People will not increase pension savings ‘at expense of VCTs’
- On October 18, 2023
- By GrowthInvest Marketing
Wealthy Britons will not abandon venture capital trusts in favour of boosting their pension contributions, despite the pension saving regime becoming more attractive for higher earners, a specialist has said.
Jess Franks, head of investment products for Octopus Investments, said although chancellor Jeremy Hunt abolished the controversial lifetime allowance cap in the 2023 Budget, this did not make the tax incentives of VCTs any less attractive for investors wanting to boost their assets ahead of retirement.
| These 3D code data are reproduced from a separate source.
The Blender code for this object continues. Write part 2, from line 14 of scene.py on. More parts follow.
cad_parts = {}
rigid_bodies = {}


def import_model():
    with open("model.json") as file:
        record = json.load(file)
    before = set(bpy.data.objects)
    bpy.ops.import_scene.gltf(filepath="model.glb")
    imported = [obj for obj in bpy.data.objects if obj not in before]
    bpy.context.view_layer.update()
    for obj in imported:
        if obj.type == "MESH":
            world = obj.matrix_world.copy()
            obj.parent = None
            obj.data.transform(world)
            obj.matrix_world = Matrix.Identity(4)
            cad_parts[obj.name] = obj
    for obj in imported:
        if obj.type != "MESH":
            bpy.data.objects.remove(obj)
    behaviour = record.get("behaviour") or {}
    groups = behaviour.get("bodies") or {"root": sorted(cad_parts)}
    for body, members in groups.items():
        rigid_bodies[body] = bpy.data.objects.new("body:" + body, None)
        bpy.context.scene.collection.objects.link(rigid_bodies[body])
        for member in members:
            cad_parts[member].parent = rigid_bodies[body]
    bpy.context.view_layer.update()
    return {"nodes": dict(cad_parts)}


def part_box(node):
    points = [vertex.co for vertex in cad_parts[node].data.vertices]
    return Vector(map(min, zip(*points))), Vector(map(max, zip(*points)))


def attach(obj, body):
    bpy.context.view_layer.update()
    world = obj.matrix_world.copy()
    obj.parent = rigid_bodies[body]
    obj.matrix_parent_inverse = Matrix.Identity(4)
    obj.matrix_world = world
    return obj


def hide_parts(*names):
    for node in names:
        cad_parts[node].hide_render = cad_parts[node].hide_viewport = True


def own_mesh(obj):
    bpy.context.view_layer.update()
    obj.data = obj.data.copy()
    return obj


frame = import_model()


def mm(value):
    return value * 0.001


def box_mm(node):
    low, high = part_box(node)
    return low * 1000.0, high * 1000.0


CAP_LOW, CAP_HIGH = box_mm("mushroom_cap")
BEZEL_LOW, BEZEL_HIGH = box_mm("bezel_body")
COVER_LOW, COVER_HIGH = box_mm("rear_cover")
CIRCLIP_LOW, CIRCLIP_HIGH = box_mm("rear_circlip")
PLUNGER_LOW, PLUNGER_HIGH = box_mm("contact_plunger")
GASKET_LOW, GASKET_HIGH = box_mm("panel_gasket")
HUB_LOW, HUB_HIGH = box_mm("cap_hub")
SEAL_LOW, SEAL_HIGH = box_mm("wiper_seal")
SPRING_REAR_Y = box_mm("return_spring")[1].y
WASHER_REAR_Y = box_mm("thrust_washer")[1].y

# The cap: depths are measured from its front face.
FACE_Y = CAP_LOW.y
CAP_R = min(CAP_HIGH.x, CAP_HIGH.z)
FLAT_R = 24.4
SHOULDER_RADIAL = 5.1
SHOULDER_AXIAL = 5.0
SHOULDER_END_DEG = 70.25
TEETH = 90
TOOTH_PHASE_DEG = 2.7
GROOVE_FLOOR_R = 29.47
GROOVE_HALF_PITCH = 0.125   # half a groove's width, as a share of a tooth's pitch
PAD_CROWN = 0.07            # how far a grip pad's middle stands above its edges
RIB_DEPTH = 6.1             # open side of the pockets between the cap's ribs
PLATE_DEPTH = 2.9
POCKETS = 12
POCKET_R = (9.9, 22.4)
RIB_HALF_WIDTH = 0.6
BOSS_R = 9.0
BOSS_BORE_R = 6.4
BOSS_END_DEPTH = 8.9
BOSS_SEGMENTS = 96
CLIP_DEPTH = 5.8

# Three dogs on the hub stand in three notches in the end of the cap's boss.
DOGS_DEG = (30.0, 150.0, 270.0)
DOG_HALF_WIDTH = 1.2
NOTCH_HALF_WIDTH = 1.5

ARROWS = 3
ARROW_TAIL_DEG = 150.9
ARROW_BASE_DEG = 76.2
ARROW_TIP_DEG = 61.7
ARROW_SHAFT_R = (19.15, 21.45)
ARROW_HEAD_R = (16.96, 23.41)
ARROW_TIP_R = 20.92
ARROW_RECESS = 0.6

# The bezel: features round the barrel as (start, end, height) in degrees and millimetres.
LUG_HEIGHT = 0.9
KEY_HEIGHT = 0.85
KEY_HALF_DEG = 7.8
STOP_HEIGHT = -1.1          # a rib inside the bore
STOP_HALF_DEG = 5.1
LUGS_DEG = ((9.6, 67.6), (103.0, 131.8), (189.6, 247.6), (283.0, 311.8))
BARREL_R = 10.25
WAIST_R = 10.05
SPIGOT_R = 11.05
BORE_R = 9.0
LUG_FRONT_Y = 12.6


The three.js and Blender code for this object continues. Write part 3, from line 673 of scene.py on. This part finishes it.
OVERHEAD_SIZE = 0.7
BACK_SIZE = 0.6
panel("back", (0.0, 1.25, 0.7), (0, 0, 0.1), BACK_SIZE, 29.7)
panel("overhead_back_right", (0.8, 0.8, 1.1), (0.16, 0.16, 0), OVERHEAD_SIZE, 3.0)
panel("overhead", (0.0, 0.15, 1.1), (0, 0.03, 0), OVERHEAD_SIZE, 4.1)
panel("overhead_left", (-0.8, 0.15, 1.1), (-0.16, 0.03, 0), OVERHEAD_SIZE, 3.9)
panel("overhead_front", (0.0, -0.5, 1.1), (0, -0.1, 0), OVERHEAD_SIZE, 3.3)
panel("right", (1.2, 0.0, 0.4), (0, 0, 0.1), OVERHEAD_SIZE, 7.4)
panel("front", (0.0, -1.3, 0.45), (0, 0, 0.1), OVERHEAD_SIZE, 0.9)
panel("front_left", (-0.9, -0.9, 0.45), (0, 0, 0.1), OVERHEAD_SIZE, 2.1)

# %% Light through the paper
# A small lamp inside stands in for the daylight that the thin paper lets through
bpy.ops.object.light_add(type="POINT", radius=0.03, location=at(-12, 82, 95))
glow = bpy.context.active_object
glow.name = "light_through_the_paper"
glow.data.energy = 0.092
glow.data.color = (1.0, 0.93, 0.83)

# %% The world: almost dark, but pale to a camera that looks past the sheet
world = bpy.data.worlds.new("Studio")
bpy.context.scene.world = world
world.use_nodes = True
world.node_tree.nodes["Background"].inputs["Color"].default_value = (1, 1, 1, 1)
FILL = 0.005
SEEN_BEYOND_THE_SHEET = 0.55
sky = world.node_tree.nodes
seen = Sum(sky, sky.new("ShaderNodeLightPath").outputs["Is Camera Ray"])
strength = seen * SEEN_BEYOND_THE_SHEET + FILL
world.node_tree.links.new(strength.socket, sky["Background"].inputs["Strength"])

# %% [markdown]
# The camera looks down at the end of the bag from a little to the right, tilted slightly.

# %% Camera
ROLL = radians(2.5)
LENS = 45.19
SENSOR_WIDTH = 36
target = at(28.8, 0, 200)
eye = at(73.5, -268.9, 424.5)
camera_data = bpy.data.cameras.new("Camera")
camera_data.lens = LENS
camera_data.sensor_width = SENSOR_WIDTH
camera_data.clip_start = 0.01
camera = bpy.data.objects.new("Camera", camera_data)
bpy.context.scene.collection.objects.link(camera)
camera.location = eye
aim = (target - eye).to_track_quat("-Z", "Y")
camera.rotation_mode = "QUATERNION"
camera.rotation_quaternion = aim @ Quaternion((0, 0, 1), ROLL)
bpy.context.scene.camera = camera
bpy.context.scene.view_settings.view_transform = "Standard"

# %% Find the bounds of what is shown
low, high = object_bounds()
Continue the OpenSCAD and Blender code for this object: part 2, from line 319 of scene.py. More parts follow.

Franks said: “We don’t expect to see the majority of VCT investors increasing pension savings at the expense of VCTs, as they are very different propositions, with different timelines, objectives and outcomes.”
As reported at the time, Hunt got rid of the increasingly punitive lifetime allowance cap in the Budget earlier this year, potentially boosting pension investment over alternative tax-incentivised investments.
In previous years, FTAdviser has written on advisers using VCTs and similar investment structures to help higher net-worth clients overcome a punitive LTA cap.
In 2015, cuts to the LTA saw Albion VCT poll advisers, 32 per cent of whom said their clients would be more interested in VCTs as a result of the cut to the allowance.